Exercise prompt: Copy exactly the lines from the start of the data below through the one that carries "piece of keratin.", and only those.
────────────────────
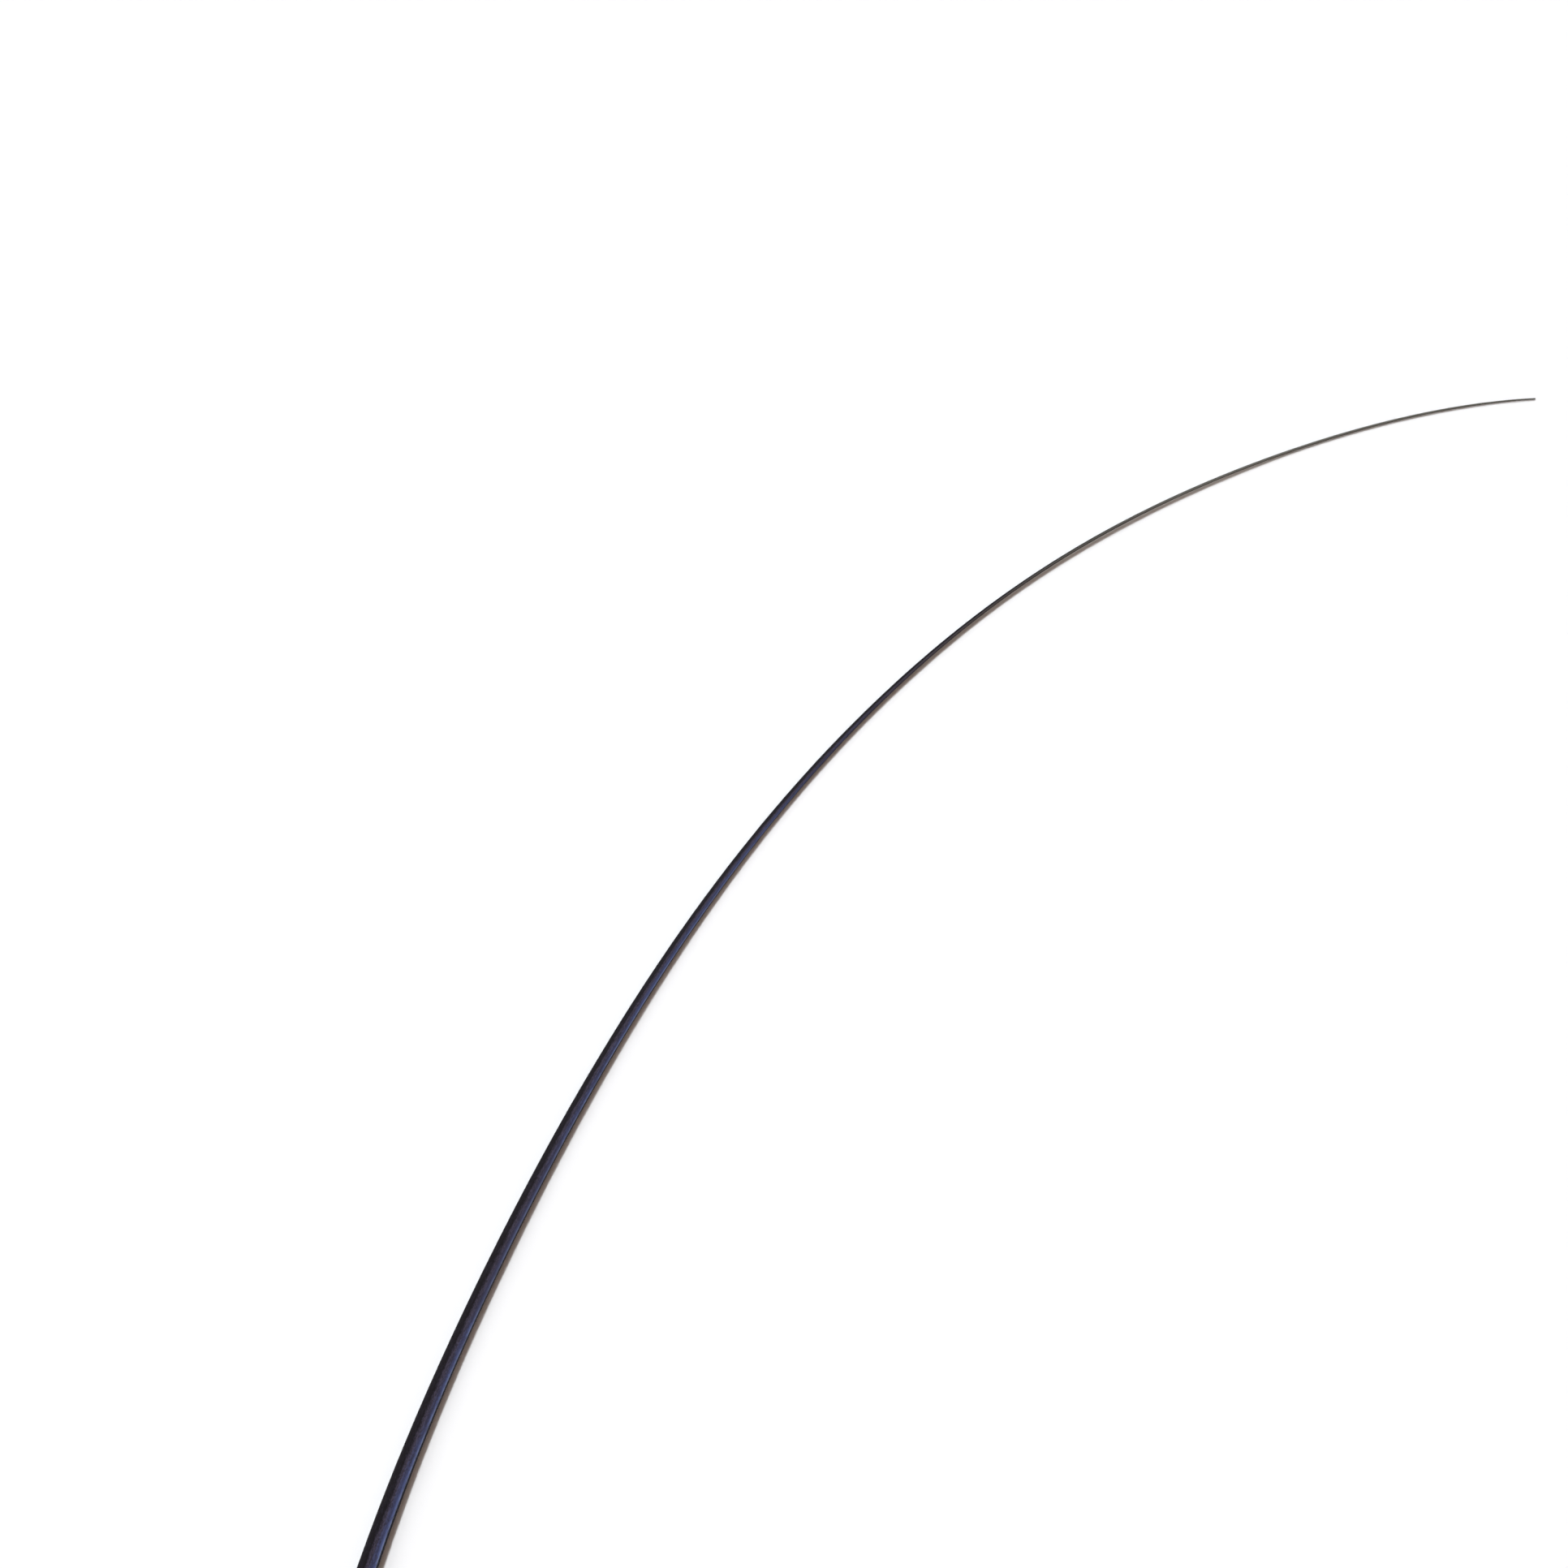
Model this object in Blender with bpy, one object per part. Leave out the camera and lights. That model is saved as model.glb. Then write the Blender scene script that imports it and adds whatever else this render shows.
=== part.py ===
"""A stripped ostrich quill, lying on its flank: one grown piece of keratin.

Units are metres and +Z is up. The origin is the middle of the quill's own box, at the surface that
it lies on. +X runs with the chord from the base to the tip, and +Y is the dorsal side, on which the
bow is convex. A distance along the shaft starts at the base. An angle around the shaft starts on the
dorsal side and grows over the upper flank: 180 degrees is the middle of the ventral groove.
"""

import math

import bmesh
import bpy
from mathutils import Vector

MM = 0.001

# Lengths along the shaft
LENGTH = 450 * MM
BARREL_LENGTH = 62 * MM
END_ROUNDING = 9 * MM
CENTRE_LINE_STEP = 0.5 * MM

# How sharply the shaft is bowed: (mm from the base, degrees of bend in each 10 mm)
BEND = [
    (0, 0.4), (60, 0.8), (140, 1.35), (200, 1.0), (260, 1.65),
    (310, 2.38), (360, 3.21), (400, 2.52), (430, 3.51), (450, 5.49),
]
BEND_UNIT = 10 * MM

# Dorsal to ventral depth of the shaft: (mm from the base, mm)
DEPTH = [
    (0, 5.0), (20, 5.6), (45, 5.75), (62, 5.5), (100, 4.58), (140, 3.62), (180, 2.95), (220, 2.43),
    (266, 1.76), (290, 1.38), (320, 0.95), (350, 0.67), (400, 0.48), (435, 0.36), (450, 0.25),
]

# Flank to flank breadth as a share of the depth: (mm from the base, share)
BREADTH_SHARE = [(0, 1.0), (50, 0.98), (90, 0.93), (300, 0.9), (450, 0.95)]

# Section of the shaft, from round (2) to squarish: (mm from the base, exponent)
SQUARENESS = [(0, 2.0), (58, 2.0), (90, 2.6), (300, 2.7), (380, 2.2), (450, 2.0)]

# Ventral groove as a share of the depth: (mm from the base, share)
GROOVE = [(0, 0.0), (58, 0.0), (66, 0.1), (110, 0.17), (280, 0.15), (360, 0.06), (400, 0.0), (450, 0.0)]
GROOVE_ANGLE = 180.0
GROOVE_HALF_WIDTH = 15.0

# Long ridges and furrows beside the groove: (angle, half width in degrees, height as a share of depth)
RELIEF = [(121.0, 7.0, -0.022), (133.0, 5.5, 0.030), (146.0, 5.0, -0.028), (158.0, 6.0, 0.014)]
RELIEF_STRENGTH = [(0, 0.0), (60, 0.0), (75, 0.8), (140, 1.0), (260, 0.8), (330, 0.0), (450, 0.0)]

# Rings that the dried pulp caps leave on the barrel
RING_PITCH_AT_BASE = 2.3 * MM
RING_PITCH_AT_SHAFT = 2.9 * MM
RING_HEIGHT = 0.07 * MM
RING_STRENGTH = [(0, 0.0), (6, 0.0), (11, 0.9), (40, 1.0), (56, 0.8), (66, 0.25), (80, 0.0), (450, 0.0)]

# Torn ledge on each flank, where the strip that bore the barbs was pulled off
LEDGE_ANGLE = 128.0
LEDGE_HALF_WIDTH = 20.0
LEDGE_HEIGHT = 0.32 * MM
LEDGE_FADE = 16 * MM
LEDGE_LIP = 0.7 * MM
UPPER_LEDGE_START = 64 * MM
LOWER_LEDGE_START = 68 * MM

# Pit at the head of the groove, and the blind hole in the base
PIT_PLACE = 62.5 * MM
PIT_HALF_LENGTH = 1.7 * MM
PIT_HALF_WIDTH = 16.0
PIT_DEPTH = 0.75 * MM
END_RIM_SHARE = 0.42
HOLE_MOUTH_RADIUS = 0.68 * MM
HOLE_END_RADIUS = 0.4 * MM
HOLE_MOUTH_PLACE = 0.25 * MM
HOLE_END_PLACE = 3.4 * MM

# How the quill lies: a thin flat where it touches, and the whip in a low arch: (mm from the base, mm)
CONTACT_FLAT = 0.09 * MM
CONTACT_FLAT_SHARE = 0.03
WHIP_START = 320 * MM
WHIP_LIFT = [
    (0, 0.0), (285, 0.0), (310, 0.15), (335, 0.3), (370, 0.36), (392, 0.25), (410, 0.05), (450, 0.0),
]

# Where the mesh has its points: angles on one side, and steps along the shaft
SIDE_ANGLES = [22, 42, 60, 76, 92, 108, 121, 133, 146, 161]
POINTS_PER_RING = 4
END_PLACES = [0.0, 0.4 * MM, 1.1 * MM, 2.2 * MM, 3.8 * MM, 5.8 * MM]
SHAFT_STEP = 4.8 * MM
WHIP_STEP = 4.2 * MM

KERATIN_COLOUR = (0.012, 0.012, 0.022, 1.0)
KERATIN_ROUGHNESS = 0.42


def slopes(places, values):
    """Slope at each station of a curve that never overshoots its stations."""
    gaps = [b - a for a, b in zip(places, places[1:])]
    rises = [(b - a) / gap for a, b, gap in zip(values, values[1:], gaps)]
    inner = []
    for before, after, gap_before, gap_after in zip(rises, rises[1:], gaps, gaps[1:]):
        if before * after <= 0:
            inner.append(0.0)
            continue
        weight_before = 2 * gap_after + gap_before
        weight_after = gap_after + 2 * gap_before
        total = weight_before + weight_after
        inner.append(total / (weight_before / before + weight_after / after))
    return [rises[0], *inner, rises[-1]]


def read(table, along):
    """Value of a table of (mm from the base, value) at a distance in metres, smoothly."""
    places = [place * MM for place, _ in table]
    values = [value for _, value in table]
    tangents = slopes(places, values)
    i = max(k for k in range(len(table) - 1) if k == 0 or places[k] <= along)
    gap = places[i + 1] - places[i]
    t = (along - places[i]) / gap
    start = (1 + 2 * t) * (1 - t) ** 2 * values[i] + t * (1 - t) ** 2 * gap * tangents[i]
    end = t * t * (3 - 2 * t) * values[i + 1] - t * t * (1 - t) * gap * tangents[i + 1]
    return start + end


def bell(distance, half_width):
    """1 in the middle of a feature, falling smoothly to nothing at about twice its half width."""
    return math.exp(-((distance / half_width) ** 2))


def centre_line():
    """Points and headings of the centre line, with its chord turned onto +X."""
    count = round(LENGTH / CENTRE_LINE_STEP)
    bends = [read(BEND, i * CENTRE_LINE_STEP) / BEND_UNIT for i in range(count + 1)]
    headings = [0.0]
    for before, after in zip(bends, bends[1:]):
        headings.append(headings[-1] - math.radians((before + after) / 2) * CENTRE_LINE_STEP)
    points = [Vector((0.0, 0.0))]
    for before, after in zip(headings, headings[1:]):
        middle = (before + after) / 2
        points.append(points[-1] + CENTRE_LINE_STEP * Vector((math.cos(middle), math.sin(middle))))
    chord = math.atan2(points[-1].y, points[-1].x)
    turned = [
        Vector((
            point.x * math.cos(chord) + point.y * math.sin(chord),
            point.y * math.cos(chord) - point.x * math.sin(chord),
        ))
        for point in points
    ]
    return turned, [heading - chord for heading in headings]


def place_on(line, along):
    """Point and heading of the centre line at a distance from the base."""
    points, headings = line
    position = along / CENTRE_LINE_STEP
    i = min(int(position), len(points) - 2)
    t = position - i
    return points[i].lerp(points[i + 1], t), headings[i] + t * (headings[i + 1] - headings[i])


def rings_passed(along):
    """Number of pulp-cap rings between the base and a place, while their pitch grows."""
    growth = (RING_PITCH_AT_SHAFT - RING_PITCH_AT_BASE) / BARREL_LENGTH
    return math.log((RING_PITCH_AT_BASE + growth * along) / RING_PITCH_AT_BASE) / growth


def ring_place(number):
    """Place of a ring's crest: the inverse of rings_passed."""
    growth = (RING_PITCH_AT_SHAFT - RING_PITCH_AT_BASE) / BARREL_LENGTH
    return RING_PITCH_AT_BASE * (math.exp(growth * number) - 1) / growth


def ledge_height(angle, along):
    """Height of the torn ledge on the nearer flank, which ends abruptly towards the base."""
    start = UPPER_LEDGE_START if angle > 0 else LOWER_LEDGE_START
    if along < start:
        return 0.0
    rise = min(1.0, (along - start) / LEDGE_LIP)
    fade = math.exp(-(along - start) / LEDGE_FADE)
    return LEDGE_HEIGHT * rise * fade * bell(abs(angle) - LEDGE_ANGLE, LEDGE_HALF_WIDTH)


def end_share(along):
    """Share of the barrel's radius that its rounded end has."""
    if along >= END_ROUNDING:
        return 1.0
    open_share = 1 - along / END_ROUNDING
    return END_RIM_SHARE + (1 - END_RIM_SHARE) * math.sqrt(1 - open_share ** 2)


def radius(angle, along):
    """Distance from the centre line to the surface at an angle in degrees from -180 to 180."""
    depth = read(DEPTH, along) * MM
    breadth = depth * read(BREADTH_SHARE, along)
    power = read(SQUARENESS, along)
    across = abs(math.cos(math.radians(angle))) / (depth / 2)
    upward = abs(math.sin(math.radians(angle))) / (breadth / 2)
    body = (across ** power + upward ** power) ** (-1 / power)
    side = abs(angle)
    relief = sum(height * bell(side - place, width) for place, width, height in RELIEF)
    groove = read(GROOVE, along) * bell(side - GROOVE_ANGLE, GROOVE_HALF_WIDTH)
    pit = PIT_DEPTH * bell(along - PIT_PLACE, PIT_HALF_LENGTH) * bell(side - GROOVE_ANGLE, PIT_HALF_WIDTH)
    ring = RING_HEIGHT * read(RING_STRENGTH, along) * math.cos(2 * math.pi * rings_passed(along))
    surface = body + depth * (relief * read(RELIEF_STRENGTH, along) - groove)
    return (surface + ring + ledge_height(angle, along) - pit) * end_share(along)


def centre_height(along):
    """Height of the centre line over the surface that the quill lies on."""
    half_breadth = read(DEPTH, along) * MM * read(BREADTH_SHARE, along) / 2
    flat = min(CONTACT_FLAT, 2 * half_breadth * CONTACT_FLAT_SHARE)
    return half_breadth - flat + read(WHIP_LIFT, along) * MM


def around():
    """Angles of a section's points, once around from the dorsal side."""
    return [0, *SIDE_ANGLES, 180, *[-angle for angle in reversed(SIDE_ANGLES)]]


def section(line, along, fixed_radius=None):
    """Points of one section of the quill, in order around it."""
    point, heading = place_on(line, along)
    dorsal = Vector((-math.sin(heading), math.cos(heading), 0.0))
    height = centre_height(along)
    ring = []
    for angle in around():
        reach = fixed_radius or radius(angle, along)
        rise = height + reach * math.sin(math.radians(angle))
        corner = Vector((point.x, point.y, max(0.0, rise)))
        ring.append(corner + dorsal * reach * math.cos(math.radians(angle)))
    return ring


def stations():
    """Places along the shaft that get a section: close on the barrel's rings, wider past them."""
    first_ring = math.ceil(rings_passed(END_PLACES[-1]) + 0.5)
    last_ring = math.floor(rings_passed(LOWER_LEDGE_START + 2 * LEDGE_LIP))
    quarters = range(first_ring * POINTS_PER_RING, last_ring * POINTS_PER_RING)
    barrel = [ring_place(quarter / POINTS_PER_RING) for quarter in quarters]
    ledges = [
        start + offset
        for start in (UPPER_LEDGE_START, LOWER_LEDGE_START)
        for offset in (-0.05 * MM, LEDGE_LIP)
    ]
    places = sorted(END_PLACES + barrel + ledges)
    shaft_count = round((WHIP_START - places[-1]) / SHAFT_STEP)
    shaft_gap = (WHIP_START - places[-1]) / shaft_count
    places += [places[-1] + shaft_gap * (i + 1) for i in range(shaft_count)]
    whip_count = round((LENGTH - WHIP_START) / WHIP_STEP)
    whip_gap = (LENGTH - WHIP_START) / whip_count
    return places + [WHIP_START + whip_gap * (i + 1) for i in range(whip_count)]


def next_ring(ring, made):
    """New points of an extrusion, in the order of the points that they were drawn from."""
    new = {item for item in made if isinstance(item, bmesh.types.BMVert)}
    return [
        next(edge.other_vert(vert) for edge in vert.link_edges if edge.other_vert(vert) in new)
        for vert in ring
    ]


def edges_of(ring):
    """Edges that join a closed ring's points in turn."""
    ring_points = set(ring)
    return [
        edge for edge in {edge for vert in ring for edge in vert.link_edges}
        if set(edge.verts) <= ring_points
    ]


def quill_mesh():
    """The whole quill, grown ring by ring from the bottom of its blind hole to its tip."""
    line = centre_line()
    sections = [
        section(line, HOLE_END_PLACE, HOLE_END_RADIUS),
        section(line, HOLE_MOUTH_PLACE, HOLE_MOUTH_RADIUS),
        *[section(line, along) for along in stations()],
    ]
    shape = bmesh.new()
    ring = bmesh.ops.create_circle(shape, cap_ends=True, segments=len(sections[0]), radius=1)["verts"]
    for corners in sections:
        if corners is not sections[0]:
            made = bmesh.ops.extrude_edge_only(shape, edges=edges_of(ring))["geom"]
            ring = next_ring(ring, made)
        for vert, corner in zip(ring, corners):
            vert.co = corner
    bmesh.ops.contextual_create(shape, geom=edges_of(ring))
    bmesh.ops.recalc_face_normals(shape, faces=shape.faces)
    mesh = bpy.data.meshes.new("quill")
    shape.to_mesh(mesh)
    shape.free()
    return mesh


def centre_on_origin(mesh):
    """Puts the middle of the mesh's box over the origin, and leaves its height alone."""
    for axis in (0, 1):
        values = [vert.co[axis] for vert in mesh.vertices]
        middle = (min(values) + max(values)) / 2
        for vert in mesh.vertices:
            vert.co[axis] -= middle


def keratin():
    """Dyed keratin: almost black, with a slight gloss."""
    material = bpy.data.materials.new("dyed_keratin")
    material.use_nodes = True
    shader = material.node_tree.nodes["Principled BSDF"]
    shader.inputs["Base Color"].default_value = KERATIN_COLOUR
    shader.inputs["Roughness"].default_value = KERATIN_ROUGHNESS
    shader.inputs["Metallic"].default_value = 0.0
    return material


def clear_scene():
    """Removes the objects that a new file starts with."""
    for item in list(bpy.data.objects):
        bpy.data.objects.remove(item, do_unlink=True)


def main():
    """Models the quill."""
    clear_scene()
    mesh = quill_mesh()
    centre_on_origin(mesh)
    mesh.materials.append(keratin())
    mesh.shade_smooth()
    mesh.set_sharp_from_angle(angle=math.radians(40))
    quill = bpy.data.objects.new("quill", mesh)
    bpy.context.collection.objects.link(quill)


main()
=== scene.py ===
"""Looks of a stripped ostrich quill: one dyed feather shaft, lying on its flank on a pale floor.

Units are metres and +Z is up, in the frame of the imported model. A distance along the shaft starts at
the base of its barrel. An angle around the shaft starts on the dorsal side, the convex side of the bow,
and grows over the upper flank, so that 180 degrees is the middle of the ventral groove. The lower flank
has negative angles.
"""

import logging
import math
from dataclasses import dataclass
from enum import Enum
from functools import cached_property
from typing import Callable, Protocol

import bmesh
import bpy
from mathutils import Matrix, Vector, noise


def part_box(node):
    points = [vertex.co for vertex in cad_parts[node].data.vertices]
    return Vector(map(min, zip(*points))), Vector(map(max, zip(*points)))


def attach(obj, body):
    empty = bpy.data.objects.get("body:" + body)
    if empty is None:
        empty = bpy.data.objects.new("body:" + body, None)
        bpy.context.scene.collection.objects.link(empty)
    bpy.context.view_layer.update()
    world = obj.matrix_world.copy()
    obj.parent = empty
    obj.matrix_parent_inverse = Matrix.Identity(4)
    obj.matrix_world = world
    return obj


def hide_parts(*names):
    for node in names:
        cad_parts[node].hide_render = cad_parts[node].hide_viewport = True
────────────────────
Solved exercise:
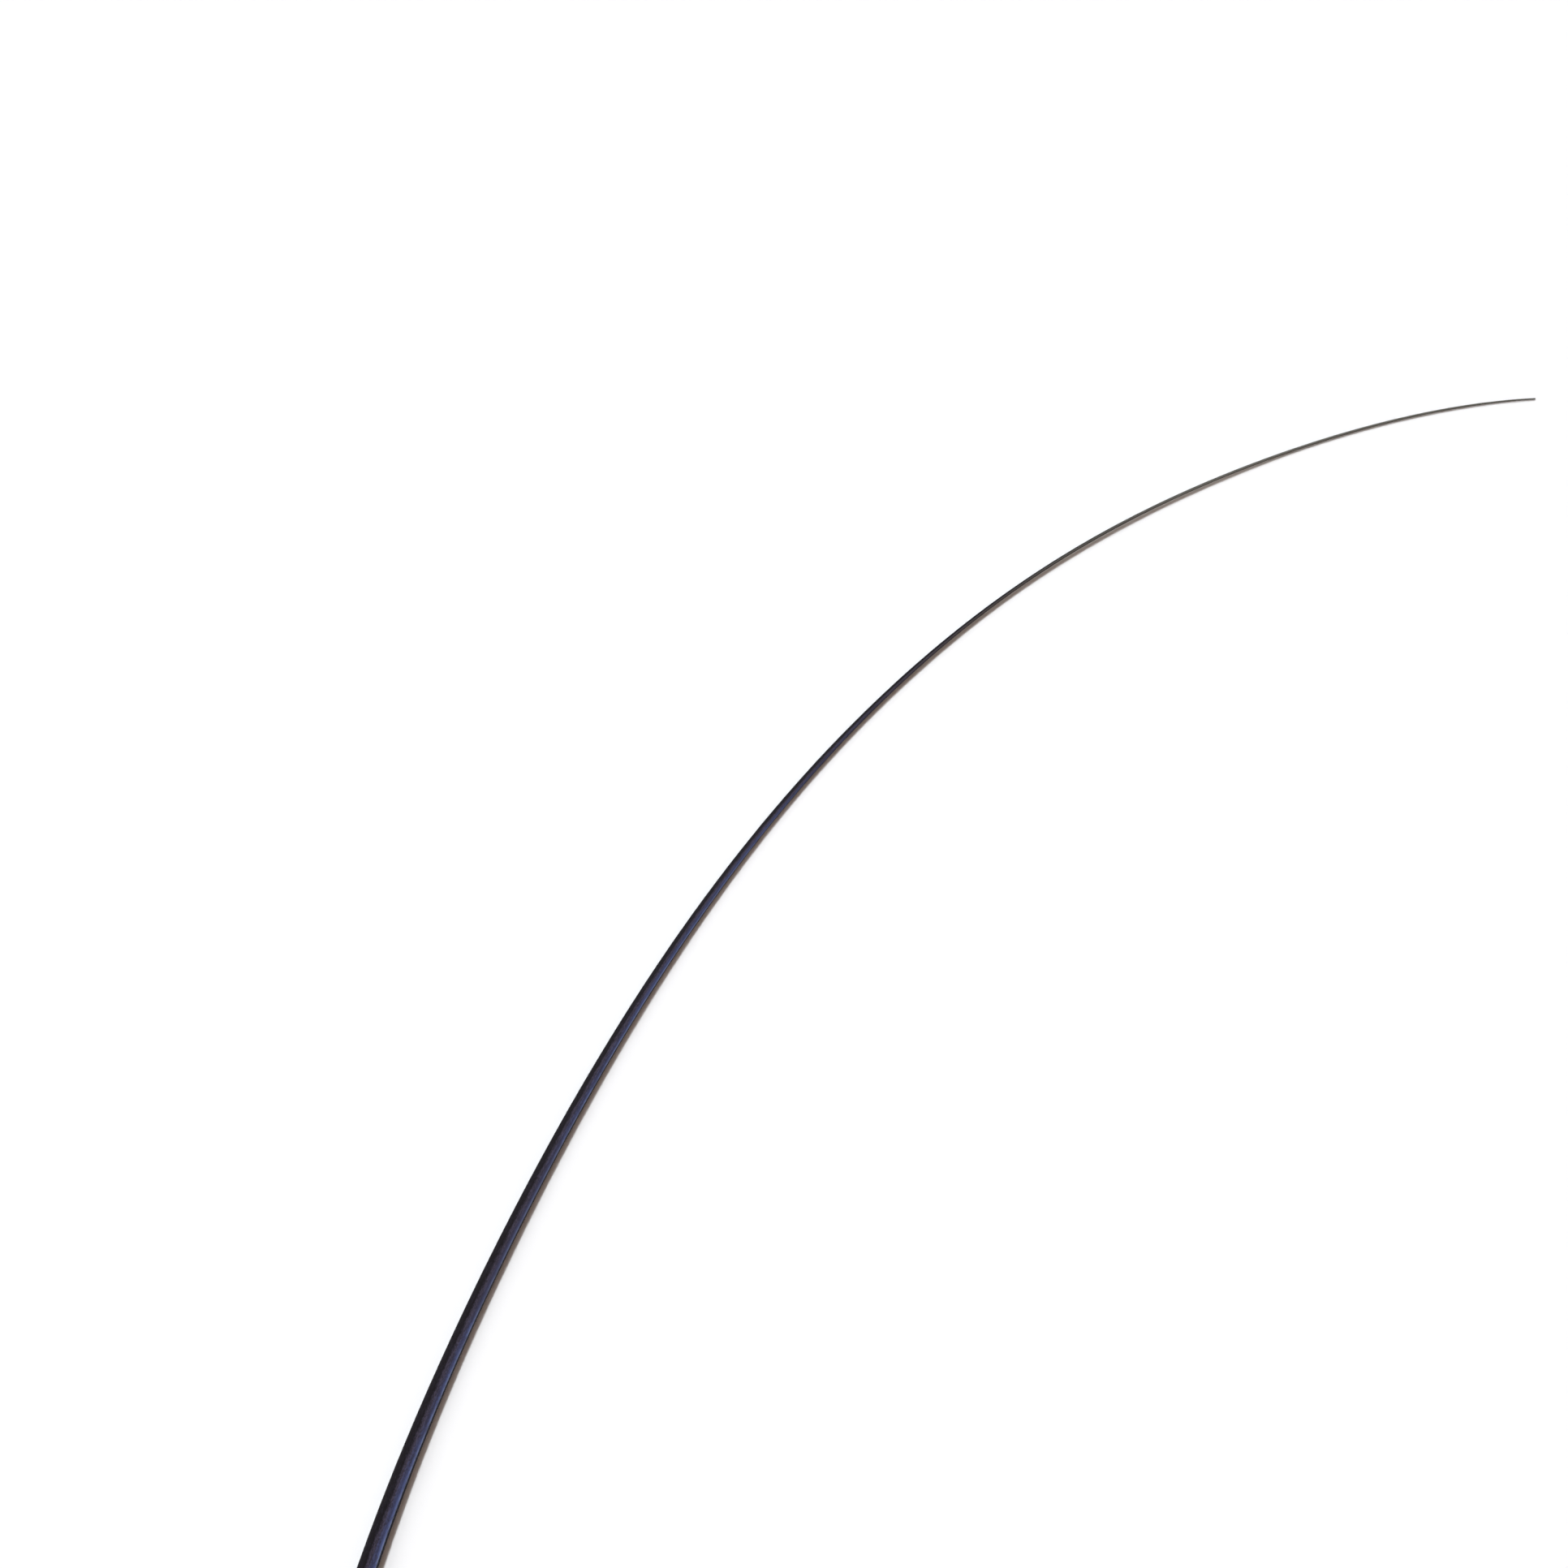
Model this object in Blender with bpy, one object per part. Leave out the camera and lights. That model is saved as model.glb. Then write the Blender scene script that imports it and adds whatever else this render shows.
=== part.py ===
"""A stripped ostrich quill, lying on its flank: one grown piece of keratin.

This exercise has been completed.